The ambassador to the Court of St. James, Charles Francis Adams, was a descendant of two presidents, and he was shocked by Lincoln's apparent frivolity at the outset of the national crisis. Donald, in telling the story of Adams' meeting with Lincoln, emphasizes the president's personal indifference to the ambassador who had been chosen by Seward and not himself, but the ambassador (according to the biography written by his son) was dismayed by Lincoln's absorption in "the distribution of offices." Over a decade after Lincoln's assassination, Adams still recalled the "moral, intellectual, and executive incompetency" displayed by Lincoln upon taking office.

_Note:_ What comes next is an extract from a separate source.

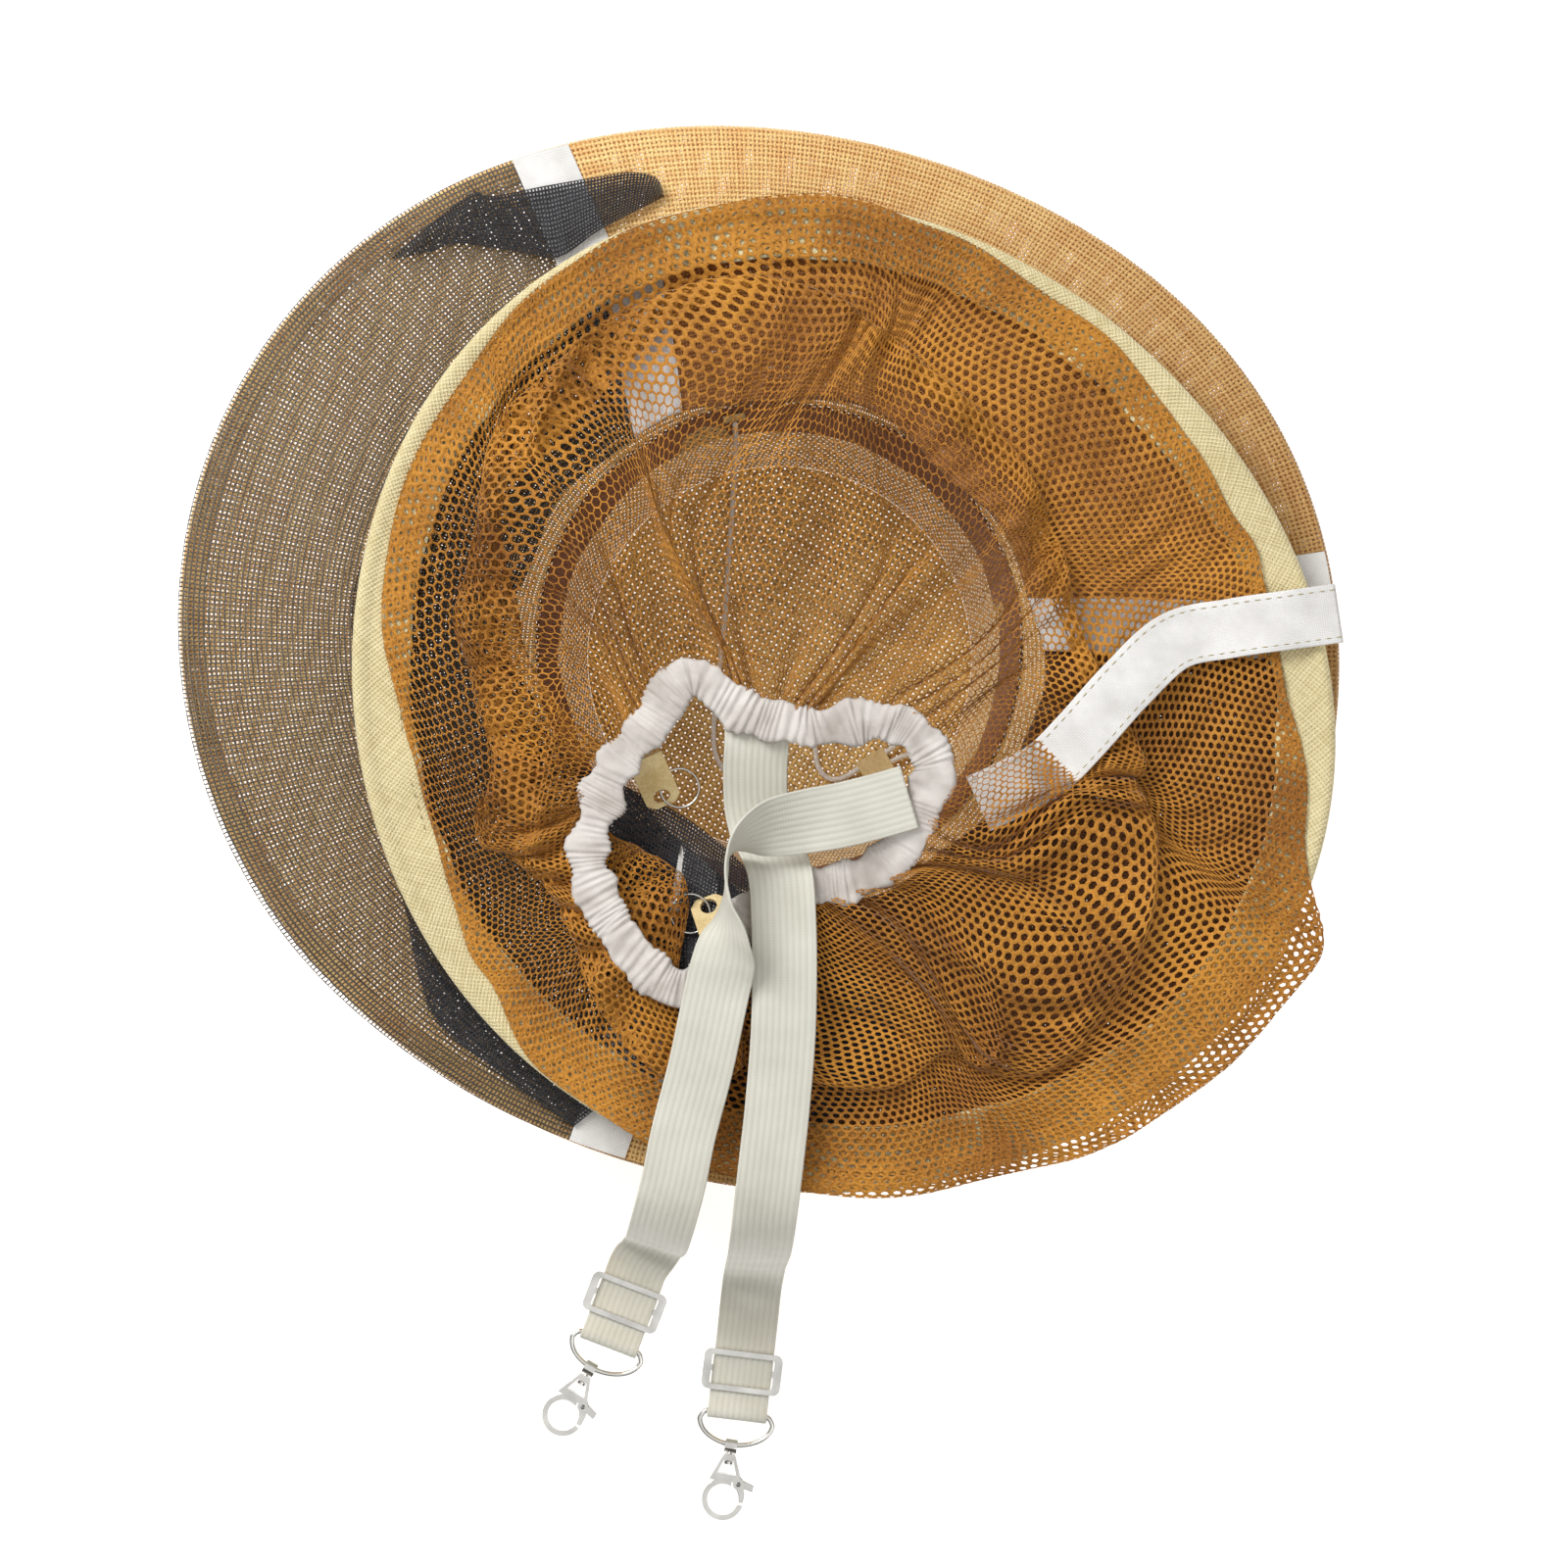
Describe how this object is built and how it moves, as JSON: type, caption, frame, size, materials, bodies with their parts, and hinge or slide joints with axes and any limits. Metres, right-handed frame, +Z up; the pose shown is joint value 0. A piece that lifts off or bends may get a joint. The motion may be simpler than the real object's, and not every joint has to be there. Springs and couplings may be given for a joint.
{
  "type": "beekeeping veil",
  "caption": "Round cloth hat with a hooped see-through veil, netting neck piece, gathered elastic collar and clip-on straps, collapsed and lying crown-down.",
  "frame": {"origin": "centre of the crown's outer face, which rests on the surface", "axes": "+Z up out of the crown's opening, -X towards the wearer's front, -Y along the straps"},
  "size_m": [0.457, 0.5666, 0.1705],
  "materials": {
    "tan_cloth": "open plain weave, matt",
    "lining": "smooth lining cloth, matt",
    "black_screen": "fine see-through weave, matt",
    "white_cloth": "plain cotton cloth, matt",
    "white_cord": "smooth braided cord, matt",
    "canvas": "canvas weave, matt",
    "netting": "hexagonal netting, slight sheen",
    "elastic": "ribbed woven elastic, matt",
    "leather": "smooth split leather, satin",
    "wire": "drawn steel",
    "nickel": "nickel plated, polished"
  },
  "bodies": {
    "hat": {"crown_tip": "tan_cloth", "crown_side": "tan_cloth", "sweatband": "lining", "brim": "tan_cloth", "brim_wire": "wire", "brim_binding": "tan_cloth", "front_screen": "black_screen", "rear_panel_a": "tan_cloth", "rear_panel_b": "tan_cloth", "curtain_tape_back": "white_cloth", "curtain_tape_side_a": "white_cloth", "curtain_tape_side_b": "white_cloth", "cord_anchor_side_a": "leather", "cord_anchor_side_b": "leather", "chin_cord": "white_cord"},
    "hoop": {"hoop_wire": "wire", "hoop_band": "canvas", "neck_net": "netting", "neck_seam_tape": "white_cloth"},
    "neck": {"collar_casing": "white_cloth", "collar_elastic": "elastic", "ring_tab_front": "leather", "ring_tab_side": "leather", "strap_left": "elastic", "strap_right": "elastic"},
    "cord_slider": {"cord_slider": "leather"},
    "split_ring_front": {"split_ring_front": "nickel"},
    "split_ring_side": {"split_ring_side": "nickel"},
    "triglide_right": {"triglide_right": "nickel"},
    "d_ring_right": {"d_ring_right": "nickel"},
    "swivel_right": {"swivel_eye_right": "nickel"},
    "hook_right": {"hook_body_right": "nickel", "gate_pin_right": "wire", "gate_spring_right": "wire"},
    "gate_right": {"hook_gate_right": "nickel"},
    "triglide_left": {"triglide_left": "nickel"},
    "d_ring_left": {"d_ring_left": "nickel"},
    "swivel_left": {"swivel_eye_left": "nickel"},
    "hook_left": {"hook_body_left": "nickel", "gate_pin_left": "wire", "gate_spring_left": "wire"},
    "gate_left": {"hook_gate_left": "nickel"}
  },
  "joints": [
    {"name": "veil_drop", "type": "slide", "parent": "hat", "child": "hoop", "axis": [0, 0, 1], "range_m": [0, 0.16], "deforming": ["front_screen", "rear_panel_a", "rear_panel_b", "curtain_tape_back", "curtain_tape_side_a", "curtain_tape_side_b"]},
    {"name": "neck_lift", "type": "slide", "parent": "hoop", "child": "neck", "axis": [0, 0, 1], "range_m": [0, 0.12], "deforming": ["neck_net", "neck_seam_tape"]},
    {"name": "cord_slider_slide", "type": "slide", "parent": "hat", "child": "cord_slider", "axis": [-0.8572, -0.515, 0], "range_m": [0, 0.003]},
    {"name": "split_ring_front_hinge", "type": "hinge", "parent": "neck", "child": "split_ring_front", "pos_m": [-0.04568, -0.06067, 0.12422], "axis": [-0.3955, 0.9184, 0], "range_deg": [0, 45]},
    {"name": "split_ring_side_hinge", "type": "hinge", "parent": "neck", "child": "split_ring_side", "pos_m": [-0.02728, -0.10392, 0.12422], "axis": [0.3305, -0.9438, 0], "range_deg": [0, 35]},
    {"name": "triglide_right_slide", "type": "slide", "parent": "neck", "child": "triglide_right", "axis": [0.1201, 0.9928, 0], "range_m": [0, 0.007]},
    {"name": "d_ring_right_hinge", "type": "hinge", "parent": "neck", "child": "d_ring_right", "pos_m": [-0.0178, -0.3175, 0.0028], "axis": [0.9928, -0.1201, 0], "range_deg": [-90, 90]},
    {"name": "swivel_right_swing", "type": "hinge", "parent": "d_ring_right", "child": "swivel_right", "pos_m": [-0.02021, -0.33019, 0.0028], "axis": [0.9877, -0.1564, 0], "range_deg": [-80, 80]},
    {"name": "swivel_right_turn", "type": "hinge", "parent": "swivel_right", "child": "hook_right", "pos_m": [-0.02021, -0.33019, 0.0028], "axis": [0.1564, 0.9877, 0], "continuous": true},
    {"name": "gate_right_hinge", "type": "hinge", "parent": "hook_right", "child": "gate_right", "pos_m": [-0.01715, -0.34667, 0.0028], "axis": [0, 0, 1], "range_deg": [-30, 0], "stiffness_Nm_per_rad": 0.02, "springref_deg": 17.19},
    {"name": "triglide_left_slide", "type": "slide", "parent": "neck", "child": "triglide_left", "axis": [0.3584, 0.9336, 0], "range_m": [0, 0.007]},
    {"name": "d_ring_left_hinge", "type": "hinge", "parent": "neck", "child": "d_ring_left", "pos_m": [-0.0713, -0.2874, 0.0028], "axis": [0.9336, -0.3584, 0], "range_deg": [-90, 90]},
    {"name": "swivel_left_swing", "type": "hinge", "parent": "d_ring_left", "child": "swivel_left", "pos_m": [-0.07922, -0.29787, 0.0028], "axis": [0.866, -0.5, 0], "range_deg": [-80, 80]},
    {"name": "swivel_left_turn", "type": "hinge", "parent": "swivel_left", "child": "hook_left", "pos_m": [-0.07922, -0.29787, 0.0028], "axis": [0.5, 0.866, 0], "continuous": true},
    {"name": "gate_left_hinge", "type": "hinge", "parent": "hook_left", "child": "gate_left", "pos_m": [-0.08227, -0.31436, 0.0028], "axis": [0, 0, 1], "range_deg": [-30, 0], "stiffness_Nm_per_rad": 0.02, "springref_deg": 17.19}
  ]
}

A more competent president could have prevented the war, but few Southern leaders had any direct knowledge of Lincoln and those who did, like Alexander Stephens (vice president of the Confederacy), simply did not trust him. Even after the first shots had been fired, peace was still possible, but the president would have none of it, and when his commanders could not win victory on the battlefield without incurring terrible losses, he found a general (U.S. Grant) willing to make the sacrifice of blood, and he unleashed William Tecumseh Sherman upon the defenseless women and children of the South. Some Southerners curse Sherman--and Lincoln--to this day, but Sherman's appalling march receives only two lines out of 599 pages. Lincoln approved of Sherman's campaign, and when his general related stories of his "bummers," the President "laughed...and told others in return." There are parts of the South that have never fully recovered from Sherman's bummers, and some of the people of Georgia and South Carolina are still not laughing.